⟨
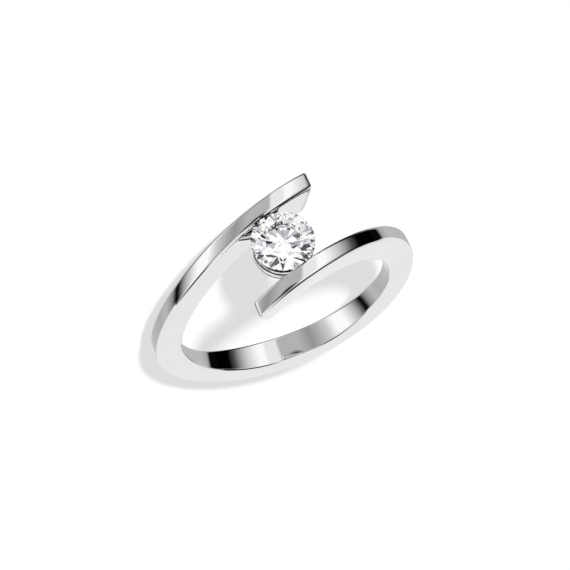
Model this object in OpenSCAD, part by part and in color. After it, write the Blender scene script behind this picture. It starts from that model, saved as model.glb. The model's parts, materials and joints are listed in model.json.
⟩
⟨
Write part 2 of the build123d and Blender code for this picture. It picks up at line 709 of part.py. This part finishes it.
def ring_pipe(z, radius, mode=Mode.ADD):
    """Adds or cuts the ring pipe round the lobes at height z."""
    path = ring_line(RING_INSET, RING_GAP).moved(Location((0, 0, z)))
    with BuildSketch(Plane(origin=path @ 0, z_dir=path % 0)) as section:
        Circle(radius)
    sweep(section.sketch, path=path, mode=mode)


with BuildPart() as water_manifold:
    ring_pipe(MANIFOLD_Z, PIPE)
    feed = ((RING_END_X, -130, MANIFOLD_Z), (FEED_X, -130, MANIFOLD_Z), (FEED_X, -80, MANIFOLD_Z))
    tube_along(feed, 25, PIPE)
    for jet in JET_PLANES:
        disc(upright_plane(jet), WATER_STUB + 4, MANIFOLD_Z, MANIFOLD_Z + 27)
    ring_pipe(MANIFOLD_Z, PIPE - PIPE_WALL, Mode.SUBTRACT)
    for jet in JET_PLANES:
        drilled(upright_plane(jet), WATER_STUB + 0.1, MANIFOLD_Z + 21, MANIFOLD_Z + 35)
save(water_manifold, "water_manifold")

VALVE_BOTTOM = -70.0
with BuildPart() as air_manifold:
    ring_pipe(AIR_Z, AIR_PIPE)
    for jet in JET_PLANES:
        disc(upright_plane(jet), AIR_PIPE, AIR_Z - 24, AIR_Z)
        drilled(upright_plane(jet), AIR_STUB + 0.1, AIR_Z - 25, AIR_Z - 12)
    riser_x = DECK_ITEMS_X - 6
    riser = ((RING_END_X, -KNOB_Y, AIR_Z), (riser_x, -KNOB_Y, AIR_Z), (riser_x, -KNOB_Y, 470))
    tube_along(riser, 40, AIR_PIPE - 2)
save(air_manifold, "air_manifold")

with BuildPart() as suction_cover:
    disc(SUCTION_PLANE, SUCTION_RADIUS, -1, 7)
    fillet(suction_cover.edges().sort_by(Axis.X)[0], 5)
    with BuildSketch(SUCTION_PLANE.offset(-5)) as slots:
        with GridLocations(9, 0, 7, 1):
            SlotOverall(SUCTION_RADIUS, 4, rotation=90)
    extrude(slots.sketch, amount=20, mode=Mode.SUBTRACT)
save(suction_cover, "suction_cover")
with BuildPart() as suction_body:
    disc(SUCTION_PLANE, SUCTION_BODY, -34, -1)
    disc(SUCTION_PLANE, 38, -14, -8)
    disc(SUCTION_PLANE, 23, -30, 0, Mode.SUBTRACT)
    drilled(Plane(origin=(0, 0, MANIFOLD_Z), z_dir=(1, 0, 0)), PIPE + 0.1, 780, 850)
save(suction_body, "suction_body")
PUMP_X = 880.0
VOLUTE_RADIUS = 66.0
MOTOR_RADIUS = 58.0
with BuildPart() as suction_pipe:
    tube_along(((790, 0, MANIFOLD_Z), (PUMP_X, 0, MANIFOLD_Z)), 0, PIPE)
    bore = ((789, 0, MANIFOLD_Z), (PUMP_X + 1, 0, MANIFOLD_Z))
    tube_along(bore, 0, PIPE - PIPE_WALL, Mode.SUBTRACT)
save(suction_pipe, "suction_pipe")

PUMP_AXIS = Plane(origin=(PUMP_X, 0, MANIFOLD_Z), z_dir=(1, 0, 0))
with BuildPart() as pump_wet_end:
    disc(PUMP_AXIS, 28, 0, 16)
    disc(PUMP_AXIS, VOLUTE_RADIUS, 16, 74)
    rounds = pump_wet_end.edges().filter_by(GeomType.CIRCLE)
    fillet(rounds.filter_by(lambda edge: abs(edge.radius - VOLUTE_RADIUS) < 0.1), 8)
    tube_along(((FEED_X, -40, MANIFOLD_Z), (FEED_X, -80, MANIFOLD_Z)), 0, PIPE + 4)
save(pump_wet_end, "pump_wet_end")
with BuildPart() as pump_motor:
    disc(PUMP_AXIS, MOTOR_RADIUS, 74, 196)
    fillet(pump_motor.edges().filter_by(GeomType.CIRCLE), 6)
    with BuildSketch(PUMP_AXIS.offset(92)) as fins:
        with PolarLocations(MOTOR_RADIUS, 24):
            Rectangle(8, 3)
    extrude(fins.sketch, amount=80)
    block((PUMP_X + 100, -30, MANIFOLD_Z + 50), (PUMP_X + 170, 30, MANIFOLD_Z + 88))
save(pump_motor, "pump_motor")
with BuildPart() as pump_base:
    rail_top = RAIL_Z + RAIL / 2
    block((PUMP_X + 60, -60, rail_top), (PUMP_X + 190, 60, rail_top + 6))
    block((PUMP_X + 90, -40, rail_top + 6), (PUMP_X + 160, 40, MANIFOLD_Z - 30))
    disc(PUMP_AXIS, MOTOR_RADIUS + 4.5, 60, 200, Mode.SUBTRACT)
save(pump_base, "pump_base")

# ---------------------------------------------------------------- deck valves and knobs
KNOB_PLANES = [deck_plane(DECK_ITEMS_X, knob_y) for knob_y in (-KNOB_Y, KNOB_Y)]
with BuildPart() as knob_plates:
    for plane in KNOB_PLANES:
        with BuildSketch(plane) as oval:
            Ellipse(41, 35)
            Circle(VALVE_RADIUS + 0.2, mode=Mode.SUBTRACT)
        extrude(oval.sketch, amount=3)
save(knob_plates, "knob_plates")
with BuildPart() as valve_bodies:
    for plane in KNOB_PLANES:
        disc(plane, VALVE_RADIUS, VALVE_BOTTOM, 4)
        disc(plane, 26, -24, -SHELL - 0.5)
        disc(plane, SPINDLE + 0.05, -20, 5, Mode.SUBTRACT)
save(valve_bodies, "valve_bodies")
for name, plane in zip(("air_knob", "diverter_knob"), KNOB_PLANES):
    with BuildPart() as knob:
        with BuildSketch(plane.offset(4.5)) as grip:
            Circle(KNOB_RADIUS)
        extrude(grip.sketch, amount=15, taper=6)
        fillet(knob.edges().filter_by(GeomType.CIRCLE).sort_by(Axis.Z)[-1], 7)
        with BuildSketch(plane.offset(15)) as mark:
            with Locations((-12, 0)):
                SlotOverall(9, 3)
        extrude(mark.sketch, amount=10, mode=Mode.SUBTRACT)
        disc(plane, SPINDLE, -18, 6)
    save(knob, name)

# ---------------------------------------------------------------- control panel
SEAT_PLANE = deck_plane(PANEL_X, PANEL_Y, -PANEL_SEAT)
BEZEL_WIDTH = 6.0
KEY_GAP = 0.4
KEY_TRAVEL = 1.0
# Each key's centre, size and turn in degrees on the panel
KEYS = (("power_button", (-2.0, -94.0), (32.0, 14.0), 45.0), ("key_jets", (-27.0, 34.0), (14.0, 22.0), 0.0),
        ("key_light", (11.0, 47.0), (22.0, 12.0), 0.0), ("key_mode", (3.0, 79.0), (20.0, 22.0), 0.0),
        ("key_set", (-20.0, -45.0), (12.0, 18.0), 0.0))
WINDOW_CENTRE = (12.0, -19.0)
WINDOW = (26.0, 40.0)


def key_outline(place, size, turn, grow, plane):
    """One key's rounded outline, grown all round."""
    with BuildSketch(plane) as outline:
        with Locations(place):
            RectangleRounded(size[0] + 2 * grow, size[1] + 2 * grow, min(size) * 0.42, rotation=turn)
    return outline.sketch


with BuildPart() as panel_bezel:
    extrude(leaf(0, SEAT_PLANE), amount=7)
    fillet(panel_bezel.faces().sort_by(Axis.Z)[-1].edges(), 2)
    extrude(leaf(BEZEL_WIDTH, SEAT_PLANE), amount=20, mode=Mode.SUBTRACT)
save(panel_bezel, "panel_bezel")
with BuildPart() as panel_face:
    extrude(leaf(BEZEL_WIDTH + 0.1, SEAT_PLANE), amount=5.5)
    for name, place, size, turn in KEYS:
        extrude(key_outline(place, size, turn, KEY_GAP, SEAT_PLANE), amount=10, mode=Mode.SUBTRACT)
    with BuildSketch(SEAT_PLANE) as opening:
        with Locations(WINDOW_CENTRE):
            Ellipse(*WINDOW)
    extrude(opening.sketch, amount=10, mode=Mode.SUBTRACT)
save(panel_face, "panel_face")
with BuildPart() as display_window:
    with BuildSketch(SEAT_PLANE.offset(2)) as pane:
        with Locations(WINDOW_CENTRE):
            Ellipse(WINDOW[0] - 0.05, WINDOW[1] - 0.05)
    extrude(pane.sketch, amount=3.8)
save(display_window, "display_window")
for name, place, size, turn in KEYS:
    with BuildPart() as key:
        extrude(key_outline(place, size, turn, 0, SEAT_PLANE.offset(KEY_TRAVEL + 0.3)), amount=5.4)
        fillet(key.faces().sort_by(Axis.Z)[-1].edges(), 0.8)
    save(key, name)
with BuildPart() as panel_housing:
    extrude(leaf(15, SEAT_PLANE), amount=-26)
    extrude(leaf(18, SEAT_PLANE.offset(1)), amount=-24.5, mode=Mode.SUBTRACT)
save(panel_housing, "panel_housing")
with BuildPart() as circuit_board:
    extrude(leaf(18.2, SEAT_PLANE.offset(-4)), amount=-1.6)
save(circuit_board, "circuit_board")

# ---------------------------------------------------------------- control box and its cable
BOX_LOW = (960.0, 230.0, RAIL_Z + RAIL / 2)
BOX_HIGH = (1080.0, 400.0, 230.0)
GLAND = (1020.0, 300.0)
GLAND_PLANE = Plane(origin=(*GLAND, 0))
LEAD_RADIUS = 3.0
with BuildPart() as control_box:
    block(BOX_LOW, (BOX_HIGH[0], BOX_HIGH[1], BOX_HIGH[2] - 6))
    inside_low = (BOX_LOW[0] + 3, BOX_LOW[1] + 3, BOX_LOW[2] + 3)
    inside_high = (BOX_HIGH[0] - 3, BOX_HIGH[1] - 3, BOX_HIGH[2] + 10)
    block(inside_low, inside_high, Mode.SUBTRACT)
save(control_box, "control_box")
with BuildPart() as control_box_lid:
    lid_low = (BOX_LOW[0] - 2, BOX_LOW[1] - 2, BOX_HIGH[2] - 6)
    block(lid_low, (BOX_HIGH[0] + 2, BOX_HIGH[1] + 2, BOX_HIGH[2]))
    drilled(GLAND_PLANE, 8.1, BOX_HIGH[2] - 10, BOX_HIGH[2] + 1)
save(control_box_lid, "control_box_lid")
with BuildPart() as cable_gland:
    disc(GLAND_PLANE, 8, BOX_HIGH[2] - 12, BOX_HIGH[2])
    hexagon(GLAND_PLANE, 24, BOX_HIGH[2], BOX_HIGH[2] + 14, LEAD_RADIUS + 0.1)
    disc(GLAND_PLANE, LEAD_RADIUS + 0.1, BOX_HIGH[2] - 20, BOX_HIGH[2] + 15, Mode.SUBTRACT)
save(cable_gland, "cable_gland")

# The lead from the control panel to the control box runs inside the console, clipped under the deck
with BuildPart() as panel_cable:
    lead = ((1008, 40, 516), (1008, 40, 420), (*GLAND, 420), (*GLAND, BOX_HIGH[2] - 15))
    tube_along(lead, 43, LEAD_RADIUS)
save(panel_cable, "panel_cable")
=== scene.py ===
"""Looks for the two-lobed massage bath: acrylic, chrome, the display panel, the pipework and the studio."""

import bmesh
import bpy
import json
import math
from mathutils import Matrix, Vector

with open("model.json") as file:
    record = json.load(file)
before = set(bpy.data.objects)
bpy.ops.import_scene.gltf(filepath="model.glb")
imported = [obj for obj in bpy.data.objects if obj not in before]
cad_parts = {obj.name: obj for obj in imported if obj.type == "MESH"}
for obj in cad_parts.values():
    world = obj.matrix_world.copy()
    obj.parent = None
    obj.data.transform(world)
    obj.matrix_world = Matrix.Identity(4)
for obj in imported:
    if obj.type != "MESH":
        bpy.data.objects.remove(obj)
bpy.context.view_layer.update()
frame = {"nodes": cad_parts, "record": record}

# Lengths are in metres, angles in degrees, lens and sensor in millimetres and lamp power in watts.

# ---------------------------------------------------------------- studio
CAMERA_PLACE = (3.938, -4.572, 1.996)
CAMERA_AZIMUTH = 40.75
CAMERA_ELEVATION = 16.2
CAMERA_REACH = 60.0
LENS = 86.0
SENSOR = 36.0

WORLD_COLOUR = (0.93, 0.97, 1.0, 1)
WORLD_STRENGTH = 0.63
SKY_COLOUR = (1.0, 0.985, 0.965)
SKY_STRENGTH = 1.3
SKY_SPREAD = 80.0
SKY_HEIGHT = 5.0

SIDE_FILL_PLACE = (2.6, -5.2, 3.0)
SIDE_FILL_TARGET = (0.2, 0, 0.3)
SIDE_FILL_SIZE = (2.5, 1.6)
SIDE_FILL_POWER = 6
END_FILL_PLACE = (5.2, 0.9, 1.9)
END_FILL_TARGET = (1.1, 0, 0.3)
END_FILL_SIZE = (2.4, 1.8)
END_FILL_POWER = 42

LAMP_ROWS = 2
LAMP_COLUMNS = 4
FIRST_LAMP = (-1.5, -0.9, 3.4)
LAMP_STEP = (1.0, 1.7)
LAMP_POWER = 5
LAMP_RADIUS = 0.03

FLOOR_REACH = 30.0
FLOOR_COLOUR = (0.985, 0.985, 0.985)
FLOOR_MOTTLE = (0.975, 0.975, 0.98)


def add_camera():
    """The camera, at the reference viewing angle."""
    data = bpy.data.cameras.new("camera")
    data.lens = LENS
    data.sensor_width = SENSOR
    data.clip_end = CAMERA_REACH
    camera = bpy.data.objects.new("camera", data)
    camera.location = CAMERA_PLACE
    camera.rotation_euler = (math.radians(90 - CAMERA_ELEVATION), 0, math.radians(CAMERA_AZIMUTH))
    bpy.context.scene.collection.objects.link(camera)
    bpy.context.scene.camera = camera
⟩
## Stated task
The lines to quote run from the one containing "# The lead from" to the one containing "# Lengths are". Quote them exactly, with both of those lines, and nothing else.

## Solution
# The lead from the control panel to the control box runs inside the console, clipped under the deck
with BuildPart() as panel_cable:
    lead = ((1008, 40, 516), (1008, 40, 420), (*GLAND, 420), (*GLAND, BOX_HIGH[2] - 15))
    tube_along(lead, 43, LEAD_RADIUS)
save(panel_cable, "panel_cable")
=== scene.py ===
"""Looks for the two-lobed massage bath: acrylic, chrome, the display panel, the pipework and the studio."""

import bmesh
import bpy
import json
import math
from mathutils import Matrix, Vector

with open("model.json") as file:
    record = json.load(file)
before = set(bpy.data.objects)
bpy.ops.import_scene.gltf(filepath="model.glb")
imported = [obj for obj in bpy.data.objects if obj not in before]
cad_parts = {obj.name: obj for obj in imported if obj.type == "MESH"}
for obj in cad_parts.values():
    world = obj.matrix_world.copy()
    obj.parent = None
    obj.data.transform(world)
    obj.matrix_world = Matrix.Identity(4)
for obj in imported:
    if obj.type != "MESH":
        bpy.data.objects.remove(obj)
bpy.context.view_layer.update()
frame = {"nodes": cad_parts, "record": record}

# Lengths are in metres, angles in degrees, lens and sensor in millimetres and lamp power in watts.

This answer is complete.